What is required
Extract all of the entries and give them again, word for word.

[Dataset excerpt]
==========

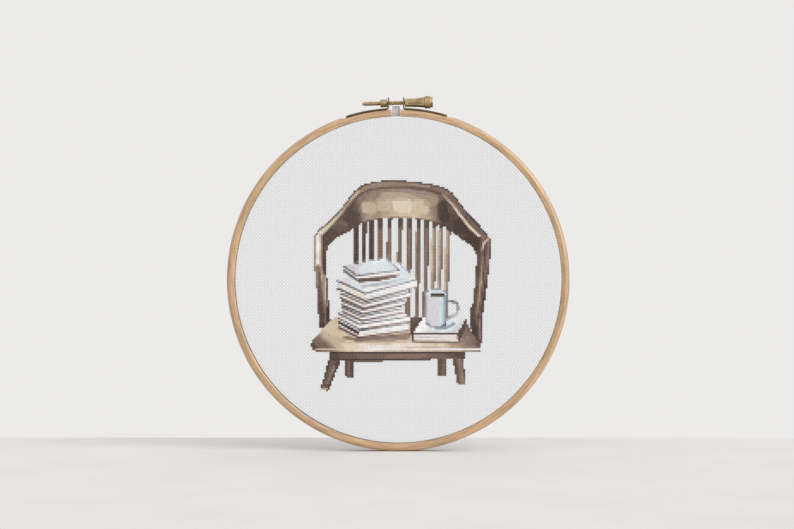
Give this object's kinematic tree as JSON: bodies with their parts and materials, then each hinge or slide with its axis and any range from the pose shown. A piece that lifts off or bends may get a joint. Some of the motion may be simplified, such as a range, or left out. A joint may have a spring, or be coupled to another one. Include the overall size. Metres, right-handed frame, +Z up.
{
  "type": "embroidery hoop",
  "caption": "Round wooden embroidery hoop with a brass clamp screw, holding stretched evenweave fabric stitched with an armchair, books and a mug.",
  "frame": {"origin": "lowest point of the outer ring's rim, half way through its depth", "axes": "+Z up through the hoop's centre towards the clamp screw, -Y out of the stitched front, +X to the right as seen from the front"},
  "size_m": [0.212, 0.0102, 0.2199],
  "materials": {
    "beech": "steamed and bent beech, lightly waxed, satin",
    "brass_strap": "rolled brass strip, dull antique finish",
    "turned_brass": "turned and rolled brass, antique finish, satin",
    "evenweave": "white cotton evenweave, matt",
    "cotton_thread": "white cotton thread, matt",
    "brown_floss": "stranded cotton, soft sheen",
    "pale_floss": "stranded cotton, soft sheen",
    "grey_floss": "stranded cotton, soft sheen"
  },
  "bodies": {
    "hoop_right": {"outer_ring_right": "beech", "bracket_right": "brass_strap", "brad_right_1": "brass_strap", "brad_right_2": "brass_strap"},
    "hoop_left": {"outer_ring_left": "beech", "bracket_left": "brass_strap", "brad_left_1": "brass_strap", "brad_left_2": "brass_strap", "clamp_nut": "turned_brass"},
    "screw": {"clamp_screw": "turned_brass", "screw_knob": "turned_brass"},
    "stretched_work": {"inner_ring": "beech", "fabric": "evenweave", "gathering_thread": "cotton_thread", "stitched_chair": "brown_floss", "stitched_book_stack": "pale_floss", "stitched_book": "pale_floss", "stitched_mug": "grey_floss"}
  },
  "joints": [
    {"name": "gap_open", "type": "hinge", "parent": "hoop_right", "child": "hoop_left", "pos_m": [-0.00722, 0, 0.00275], "axis": [0, -1, 0], "range_deg": [0, 2.16]},
    {"name": "screw_turn", "type": "hinge", "parent": "hoop_right", "child": "screw", "pos_m": [-0.0009, 0, 0.2155], "axis": [0.9997, 0, 0.0262], "range_deg": [0, 2885]},
    {"name": "inner_ring_slide", "type": "slide", "parent": "hoop_right", "child": "stretched_work", "axis": [0, 1, 0], "range_m": [0, 0.03]}
  ],
  "couplings": [
    {"joint": "screw_turn", "follows": "gap_open", "ratio": 1335.5}
  ]
}
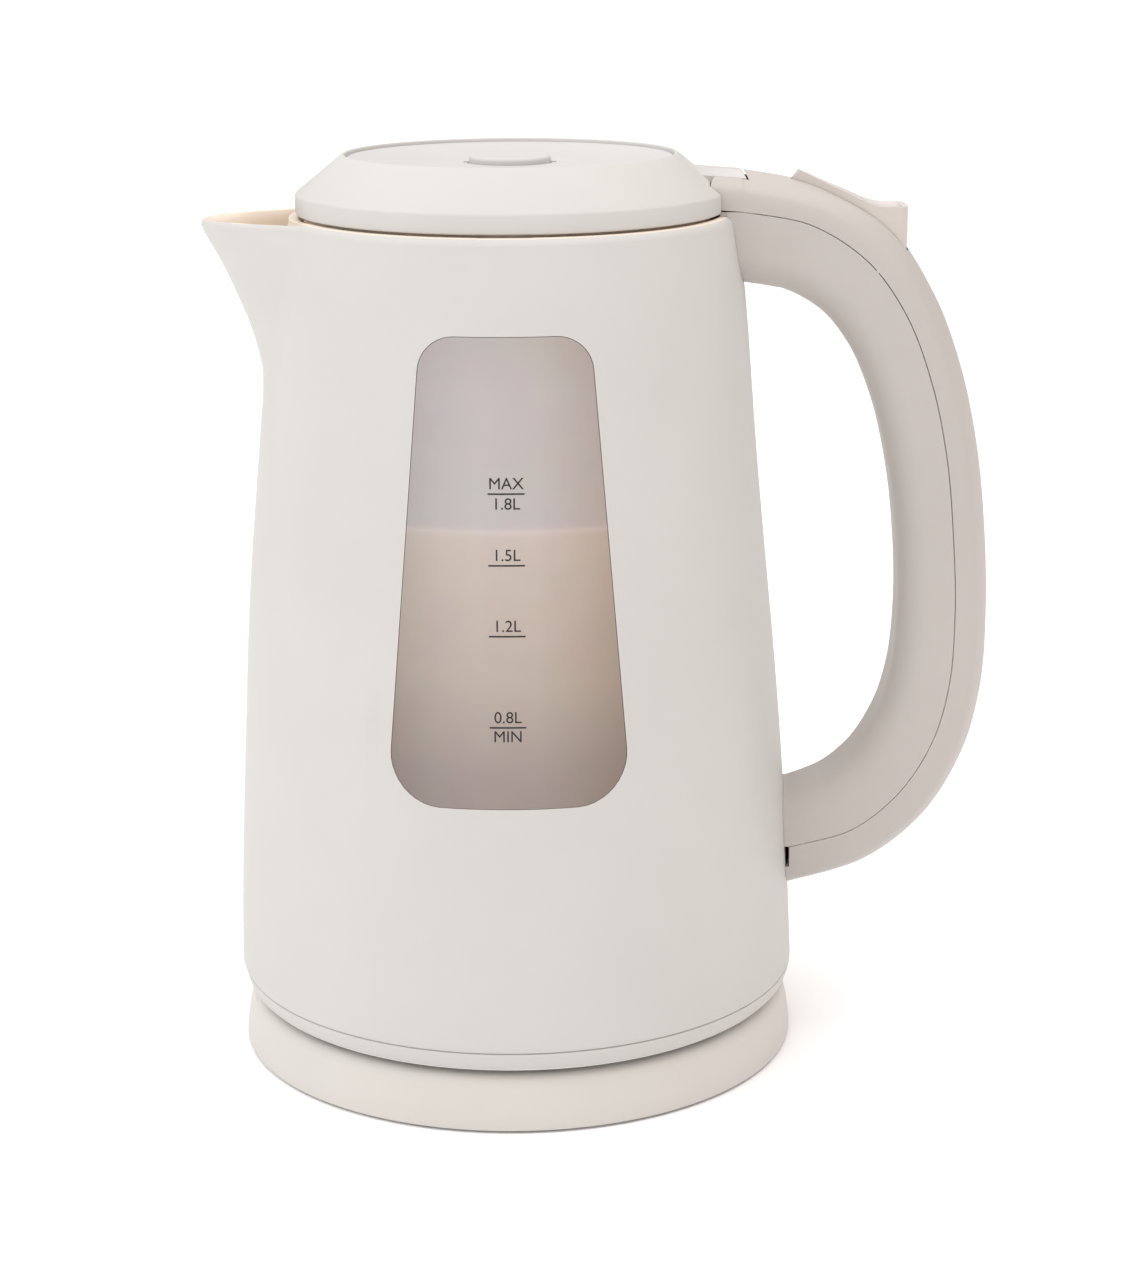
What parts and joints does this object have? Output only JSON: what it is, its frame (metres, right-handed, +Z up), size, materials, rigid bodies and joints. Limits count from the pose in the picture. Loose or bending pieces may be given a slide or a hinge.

==========

The response
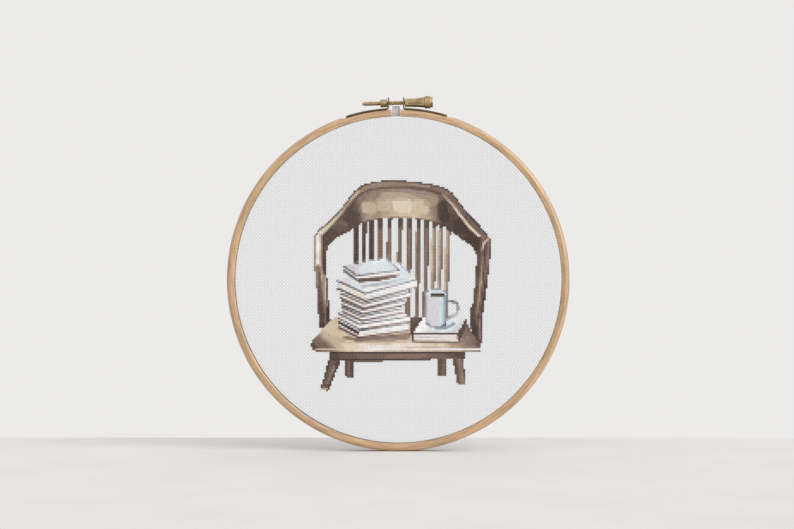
Give this object's kinematic tree as JSON: bodies with their parts and materials, then each hinge or slide with its axis and any range from the pose shown. A piece that lifts off or bends may get a joint. Some of the motion may be simplified, such as a range, or left out. A joint may have a spring, or be coupled to another one. Include the overall size. Metres, right-handed frame, +Z up.
{
  "type": "embroidery hoop",
  "caption": "Round wooden embroidery hoop with a brass clamp screw, holding stretched evenweave fabric stitched with an armchair, books and a mug.",
  "frame": {"origin": "lowest point of the outer ring's rim, half way through its depth", "axes": "+Z up through the hoop's centre towards the clamp screw, -Y out of the stitched front, +X to the right as seen from the front"},
  "size_m": [0.212, 0.0102, 0.2199],
  "materials": {
    "beech": "steamed and bent beech, lightly waxed, satin",
    "brass_strap": "rolled brass strip, dull antique finish",
    "turned_brass": "turned and rolled brass, antique finish, satin",
    "evenweave": "white cotton evenweave, matt",
    "cotton_thread": "white cotton thread, matt",
    "brown_floss": "stranded cotton, soft sheen",
    "pale_floss": "stranded cotton, soft sheen",
    "grey_floss": "stranded cotton, soft sheen"
  },
  "bodies": {
    "hoop_right": {"outer_ring_right": "beech", "bracket_right": "brass_strap", "brad_right_1": "brass_strap", "brad_right_2": "brass_strap"},
    "hoop_left": {"outer_ring_left": "beech", "bracket_left": "brass_strap", "brad_left_1": "brass_strap", "brad_left_2": "brass_strap", "clamp_nut": "turned_brass"},
    "screw": {"clamp_screw": "turned_brass", "screw_knob": "turned_brass"},
    "stretched_work": {"inner_ring": "beech", "fabric": "evenweave", "gathering_thread": "cotton_thread", "stitched_chair": "brown_floss", "stitched_book_stack": "pale_floss", "stitched_book": "pale_floss", "stitched_mug": "grey_floss"}
  },
  "joints": [
    {"name": "gap_open", "type": "hinge", "parent": "hoop_right", "child": "hoop_left", "pos_m": [-0.00722, 0, 0.00275], "axis": [0, -1, 0], "range_deg": [0, 2.16]},
    {"name": "screw_turn", "type": "hinge", "parent": "hoop_right", "child": "screw", "pos_m": [-0.0009, 0, 0.2155], "axis": [0.9997, 0, 0.0262], "range_deg": [0, 2885]},
    {"name": "inner_ring_slide", "type": "slide", "parent": "hoop_right", "child": "stretched_work", "axis": [0, 1, 0], "range_m": [0, 0.03]}
  ],
  "couplings": [
    {"joint": "screw_turn", "follows": "gap_open", "ratio": 1335.5}
  ]
}
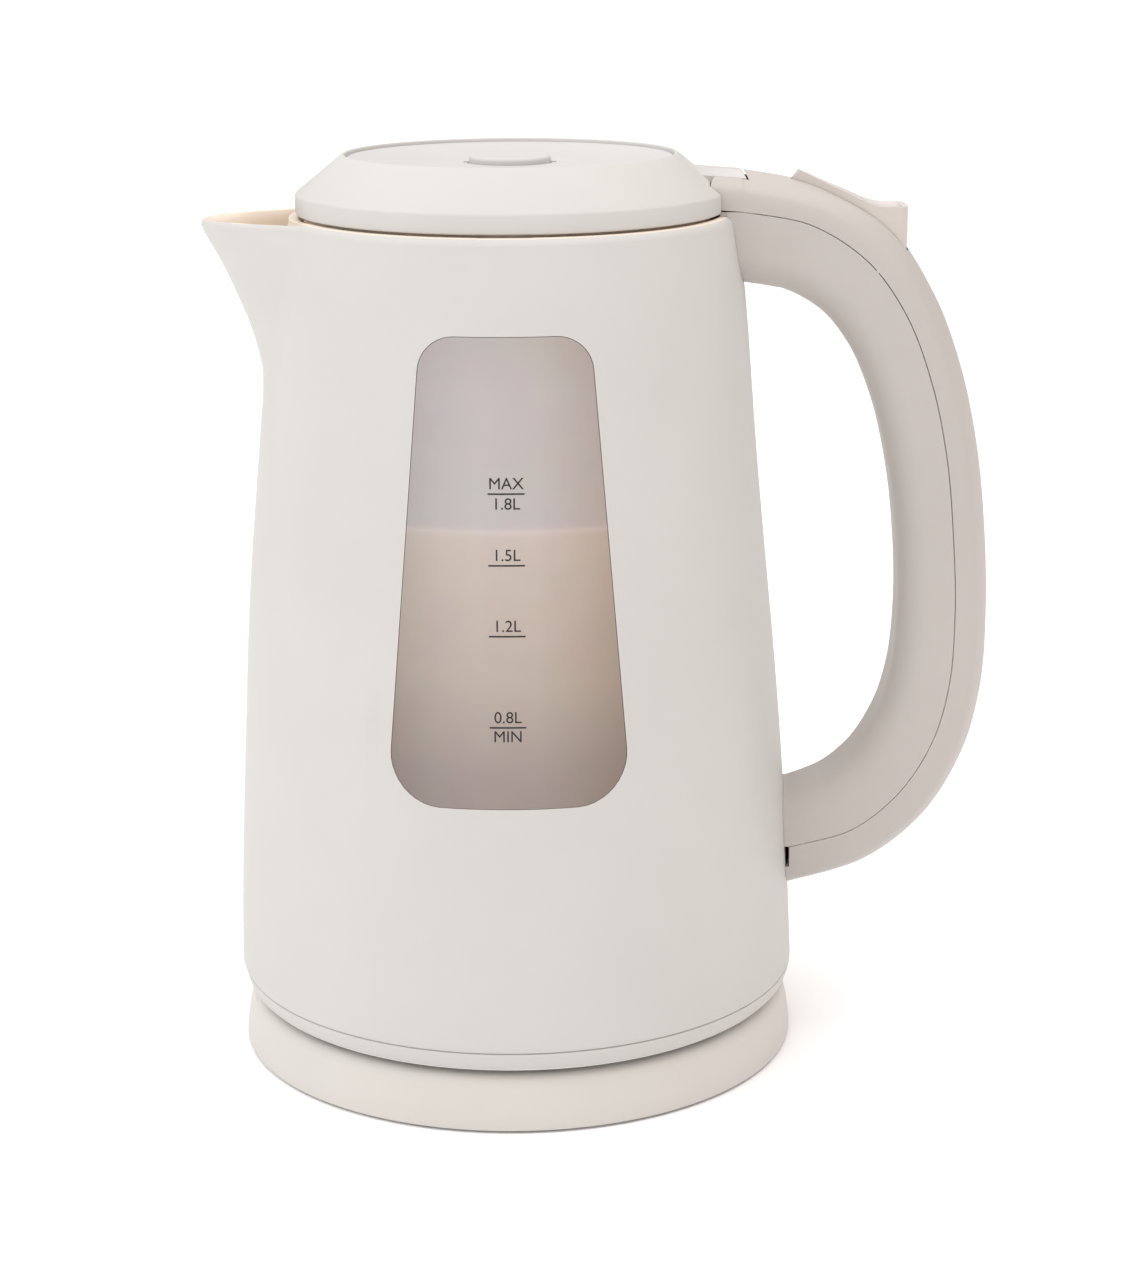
What parts and joints does this object have? Output only JSON: what it is, its frame (metres, right-handed, +Z up), size, materials, rigid bodies and joints. Limits count from the pose in the picture. Loose or bending pieces may be given a slide or a hinge.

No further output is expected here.